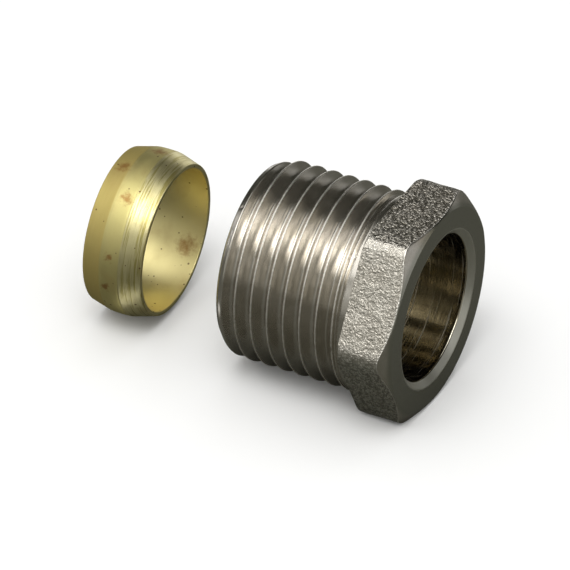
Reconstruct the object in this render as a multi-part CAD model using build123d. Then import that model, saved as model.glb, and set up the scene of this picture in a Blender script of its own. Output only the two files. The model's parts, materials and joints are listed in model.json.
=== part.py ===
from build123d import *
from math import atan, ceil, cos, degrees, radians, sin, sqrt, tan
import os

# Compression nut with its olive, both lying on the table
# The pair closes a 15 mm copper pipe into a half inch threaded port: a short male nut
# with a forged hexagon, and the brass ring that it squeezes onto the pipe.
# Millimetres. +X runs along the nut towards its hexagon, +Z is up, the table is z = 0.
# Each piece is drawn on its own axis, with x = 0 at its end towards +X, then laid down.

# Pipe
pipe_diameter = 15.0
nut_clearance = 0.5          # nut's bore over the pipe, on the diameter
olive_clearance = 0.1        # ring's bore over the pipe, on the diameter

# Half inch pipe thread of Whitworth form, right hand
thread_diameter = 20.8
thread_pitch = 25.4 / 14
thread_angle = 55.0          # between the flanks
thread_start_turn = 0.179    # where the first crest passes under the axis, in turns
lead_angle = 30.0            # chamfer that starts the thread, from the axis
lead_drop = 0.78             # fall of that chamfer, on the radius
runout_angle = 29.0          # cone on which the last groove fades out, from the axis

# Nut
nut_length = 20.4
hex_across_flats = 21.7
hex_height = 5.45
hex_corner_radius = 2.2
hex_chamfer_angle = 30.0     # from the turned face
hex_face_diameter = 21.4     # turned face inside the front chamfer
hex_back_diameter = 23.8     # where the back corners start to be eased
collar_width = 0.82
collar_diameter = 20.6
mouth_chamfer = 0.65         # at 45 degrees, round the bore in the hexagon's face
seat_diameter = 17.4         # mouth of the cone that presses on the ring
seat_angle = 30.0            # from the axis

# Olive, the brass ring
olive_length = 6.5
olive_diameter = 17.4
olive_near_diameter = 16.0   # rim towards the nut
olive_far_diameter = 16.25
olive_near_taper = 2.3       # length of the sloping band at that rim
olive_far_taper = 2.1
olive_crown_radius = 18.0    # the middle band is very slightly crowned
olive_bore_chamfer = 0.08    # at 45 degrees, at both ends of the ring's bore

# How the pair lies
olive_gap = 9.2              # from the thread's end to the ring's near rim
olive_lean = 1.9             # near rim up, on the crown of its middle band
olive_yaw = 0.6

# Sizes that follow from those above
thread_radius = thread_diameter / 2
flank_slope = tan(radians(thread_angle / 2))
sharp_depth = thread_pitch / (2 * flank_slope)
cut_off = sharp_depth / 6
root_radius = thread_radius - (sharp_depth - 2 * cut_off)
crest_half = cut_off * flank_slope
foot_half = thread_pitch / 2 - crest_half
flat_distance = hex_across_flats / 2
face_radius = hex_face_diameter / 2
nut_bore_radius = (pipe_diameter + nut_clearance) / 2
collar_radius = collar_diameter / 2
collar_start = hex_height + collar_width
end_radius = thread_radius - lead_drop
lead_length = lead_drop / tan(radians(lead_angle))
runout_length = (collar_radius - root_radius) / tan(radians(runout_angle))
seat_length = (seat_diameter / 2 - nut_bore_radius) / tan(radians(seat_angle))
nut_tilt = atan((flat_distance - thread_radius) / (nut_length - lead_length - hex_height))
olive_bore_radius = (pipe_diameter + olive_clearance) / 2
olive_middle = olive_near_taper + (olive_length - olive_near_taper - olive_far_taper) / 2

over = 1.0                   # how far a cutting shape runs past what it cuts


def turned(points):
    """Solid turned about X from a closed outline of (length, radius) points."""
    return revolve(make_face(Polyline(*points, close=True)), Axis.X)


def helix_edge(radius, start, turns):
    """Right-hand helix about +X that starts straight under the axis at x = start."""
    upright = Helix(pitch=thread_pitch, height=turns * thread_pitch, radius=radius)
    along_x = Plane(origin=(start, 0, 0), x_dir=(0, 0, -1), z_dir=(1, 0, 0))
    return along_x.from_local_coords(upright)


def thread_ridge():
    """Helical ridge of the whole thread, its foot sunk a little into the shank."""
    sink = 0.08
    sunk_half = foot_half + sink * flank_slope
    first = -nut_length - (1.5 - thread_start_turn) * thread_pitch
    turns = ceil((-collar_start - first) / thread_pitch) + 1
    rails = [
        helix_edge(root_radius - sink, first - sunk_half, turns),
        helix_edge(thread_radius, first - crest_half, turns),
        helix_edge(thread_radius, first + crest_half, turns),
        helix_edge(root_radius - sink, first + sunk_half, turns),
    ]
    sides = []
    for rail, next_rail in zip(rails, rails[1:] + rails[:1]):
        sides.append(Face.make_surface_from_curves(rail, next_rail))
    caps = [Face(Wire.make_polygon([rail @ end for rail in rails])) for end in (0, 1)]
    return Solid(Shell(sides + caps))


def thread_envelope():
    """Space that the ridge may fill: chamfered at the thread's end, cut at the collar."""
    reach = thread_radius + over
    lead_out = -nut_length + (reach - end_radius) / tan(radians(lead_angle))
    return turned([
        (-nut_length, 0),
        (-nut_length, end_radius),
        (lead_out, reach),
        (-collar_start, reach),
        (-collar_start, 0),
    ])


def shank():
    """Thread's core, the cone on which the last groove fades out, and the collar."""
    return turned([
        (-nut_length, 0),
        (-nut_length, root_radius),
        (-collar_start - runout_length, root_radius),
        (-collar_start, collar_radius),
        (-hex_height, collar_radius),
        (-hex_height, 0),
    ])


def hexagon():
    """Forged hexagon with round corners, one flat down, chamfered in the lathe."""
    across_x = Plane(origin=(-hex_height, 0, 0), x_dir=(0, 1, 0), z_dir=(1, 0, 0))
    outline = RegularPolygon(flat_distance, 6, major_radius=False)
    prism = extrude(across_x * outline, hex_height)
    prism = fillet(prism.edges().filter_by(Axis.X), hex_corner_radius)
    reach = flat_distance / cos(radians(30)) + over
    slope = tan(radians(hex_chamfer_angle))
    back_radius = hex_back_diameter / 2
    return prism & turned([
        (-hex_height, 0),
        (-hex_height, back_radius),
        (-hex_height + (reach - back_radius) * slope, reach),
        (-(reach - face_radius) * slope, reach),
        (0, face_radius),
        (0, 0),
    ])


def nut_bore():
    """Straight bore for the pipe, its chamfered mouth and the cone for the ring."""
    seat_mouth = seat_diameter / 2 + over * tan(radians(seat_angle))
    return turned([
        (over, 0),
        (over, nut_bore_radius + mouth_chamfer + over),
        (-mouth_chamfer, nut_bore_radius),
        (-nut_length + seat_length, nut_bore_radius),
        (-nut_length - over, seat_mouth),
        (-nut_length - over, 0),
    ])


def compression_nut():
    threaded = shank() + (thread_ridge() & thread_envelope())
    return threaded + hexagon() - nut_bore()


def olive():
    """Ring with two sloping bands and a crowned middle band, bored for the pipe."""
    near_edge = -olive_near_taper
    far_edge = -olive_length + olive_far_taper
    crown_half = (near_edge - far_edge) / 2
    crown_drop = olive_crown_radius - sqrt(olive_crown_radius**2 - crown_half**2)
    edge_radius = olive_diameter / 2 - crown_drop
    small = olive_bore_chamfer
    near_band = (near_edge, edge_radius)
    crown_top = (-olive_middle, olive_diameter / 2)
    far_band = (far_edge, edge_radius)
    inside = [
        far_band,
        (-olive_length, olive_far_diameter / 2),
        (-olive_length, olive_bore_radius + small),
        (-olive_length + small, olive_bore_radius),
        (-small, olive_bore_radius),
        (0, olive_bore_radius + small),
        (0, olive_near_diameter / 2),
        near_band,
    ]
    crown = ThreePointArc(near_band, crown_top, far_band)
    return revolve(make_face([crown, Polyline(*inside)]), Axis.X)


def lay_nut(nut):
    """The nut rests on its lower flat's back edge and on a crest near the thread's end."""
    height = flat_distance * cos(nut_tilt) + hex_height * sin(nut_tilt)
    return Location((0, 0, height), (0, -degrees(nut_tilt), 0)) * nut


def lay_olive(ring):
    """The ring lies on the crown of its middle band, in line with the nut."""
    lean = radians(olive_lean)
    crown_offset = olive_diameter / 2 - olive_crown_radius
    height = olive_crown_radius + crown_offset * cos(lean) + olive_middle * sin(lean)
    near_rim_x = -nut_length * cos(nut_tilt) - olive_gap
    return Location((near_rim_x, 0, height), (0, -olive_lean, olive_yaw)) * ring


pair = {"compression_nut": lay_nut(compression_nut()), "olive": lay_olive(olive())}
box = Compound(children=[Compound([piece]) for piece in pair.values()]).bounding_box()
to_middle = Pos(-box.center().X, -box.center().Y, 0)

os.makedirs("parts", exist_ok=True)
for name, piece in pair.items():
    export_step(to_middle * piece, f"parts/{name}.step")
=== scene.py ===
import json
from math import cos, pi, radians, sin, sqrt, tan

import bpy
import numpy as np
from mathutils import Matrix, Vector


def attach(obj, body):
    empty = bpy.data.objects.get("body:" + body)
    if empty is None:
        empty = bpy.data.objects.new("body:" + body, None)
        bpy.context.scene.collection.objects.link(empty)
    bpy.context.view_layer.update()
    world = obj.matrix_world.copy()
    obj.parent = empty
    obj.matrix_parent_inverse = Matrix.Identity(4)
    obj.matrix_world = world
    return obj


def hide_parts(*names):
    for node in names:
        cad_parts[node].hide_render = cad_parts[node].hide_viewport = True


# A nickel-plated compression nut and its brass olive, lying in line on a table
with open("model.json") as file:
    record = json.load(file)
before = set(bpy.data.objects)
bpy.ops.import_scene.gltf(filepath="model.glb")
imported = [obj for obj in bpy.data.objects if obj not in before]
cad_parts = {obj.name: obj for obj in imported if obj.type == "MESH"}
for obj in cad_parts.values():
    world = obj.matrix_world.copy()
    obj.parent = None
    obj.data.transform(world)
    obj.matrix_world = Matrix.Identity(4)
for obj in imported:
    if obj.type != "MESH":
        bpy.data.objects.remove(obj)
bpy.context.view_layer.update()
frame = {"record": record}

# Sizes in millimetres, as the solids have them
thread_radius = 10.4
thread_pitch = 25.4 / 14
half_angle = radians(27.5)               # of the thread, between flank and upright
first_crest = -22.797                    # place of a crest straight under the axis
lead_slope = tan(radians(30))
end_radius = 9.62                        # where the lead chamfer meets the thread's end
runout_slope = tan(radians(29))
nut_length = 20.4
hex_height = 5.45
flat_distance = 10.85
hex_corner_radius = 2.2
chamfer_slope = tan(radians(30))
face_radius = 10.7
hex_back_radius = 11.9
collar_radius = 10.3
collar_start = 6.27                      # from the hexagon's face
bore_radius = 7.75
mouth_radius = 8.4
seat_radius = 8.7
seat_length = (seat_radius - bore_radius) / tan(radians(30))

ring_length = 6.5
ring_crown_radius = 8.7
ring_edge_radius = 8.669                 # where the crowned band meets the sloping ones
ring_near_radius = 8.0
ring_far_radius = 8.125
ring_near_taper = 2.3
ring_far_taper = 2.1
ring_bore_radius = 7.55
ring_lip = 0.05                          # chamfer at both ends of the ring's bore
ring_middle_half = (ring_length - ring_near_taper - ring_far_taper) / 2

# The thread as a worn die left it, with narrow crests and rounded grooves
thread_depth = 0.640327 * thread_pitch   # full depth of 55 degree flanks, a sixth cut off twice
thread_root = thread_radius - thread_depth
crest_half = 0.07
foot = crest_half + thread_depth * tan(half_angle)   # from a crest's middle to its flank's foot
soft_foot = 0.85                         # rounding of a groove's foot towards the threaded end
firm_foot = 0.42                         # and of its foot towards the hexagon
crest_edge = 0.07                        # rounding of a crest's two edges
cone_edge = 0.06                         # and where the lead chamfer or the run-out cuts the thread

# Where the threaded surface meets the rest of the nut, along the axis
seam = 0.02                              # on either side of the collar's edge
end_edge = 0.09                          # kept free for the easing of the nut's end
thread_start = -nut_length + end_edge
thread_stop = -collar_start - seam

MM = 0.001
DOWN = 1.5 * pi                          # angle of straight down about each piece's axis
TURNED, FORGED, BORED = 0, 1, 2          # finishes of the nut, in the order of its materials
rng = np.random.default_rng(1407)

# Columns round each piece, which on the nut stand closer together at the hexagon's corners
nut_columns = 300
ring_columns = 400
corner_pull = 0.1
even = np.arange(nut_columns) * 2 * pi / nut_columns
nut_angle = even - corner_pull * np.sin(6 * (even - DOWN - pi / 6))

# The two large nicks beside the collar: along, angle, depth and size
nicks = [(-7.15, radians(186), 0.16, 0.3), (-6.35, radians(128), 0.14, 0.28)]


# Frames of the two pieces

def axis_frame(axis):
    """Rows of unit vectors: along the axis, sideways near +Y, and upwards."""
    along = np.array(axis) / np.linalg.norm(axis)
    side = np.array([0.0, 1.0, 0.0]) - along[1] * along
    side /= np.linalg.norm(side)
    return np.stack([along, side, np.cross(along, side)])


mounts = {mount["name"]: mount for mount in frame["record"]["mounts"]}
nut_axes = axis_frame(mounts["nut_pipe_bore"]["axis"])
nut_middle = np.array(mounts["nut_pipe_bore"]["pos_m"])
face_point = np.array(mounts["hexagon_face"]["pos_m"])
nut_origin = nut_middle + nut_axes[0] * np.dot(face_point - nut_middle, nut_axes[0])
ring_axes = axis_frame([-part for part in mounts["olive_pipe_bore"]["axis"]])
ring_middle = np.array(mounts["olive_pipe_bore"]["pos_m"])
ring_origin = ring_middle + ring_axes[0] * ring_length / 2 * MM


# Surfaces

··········

Aim: The lines from the one containing "return Location((0, 0, height), (0, -degrees(nut_tilt), 0))" to the one containing "for node in", both included, are to be extracted exactly; give no other line.

The completed task:
    return Location((0, 0, height), (0, -degrees(nut_tilt), 0)) * nut


def lay_olive(ring):
    """The ring lies on the crown of its middle band, in line with the nut."""
    lean = radians(olive_lean)
    crown_offset = olive_diameter / 2 - olive_crown_radius
    height = olive_crown_radius + crown_offset * cos(lean) + olive_middle * sin(lean)
    near_rim_x = -nut_length * cos(nut_tilt) - olive_gap
    return Location((near_rim_x, 0, height), (0, -olive_lean, olive_yaw)) * ring


pair = {"compression_nut": lay_nut(compression_nut()), "olive": lay_olive(olive())}
box = Compound(children=[Compound([piece]) for piece in pair.values()]).bounding_box()
to_middle = Pos(-box.center().X, -box.center().Y, 0)

os.makedirs("parts", exist_ok=True)
for name, piece in pair.items():
    export_step(to_middle * piece, f"parts/{name}.step")
=== scene.py ===
import json
from math import cos, pi, radians, sin, sqrt, tan

import bpy
import numpy as np
from mathutils import Matrix, Vector


def attach(obj, body):
    empty = bpy.data.objects.get("body:" + body)
    if empty is None:
        empty = bpy.data.objects.new("body:" + body, None)
        bpy.context.scene.collection.objects.link(empty)
    bpy.context.view_layer.update()
    world = obj.matrix_world.copy()
    obj.parent = empty
    obj.matrix_parent_inverse = Matrix.Identity(4)
    obj.matrix_world = world
    return obj


def hide_parts(*names):
    for node in names:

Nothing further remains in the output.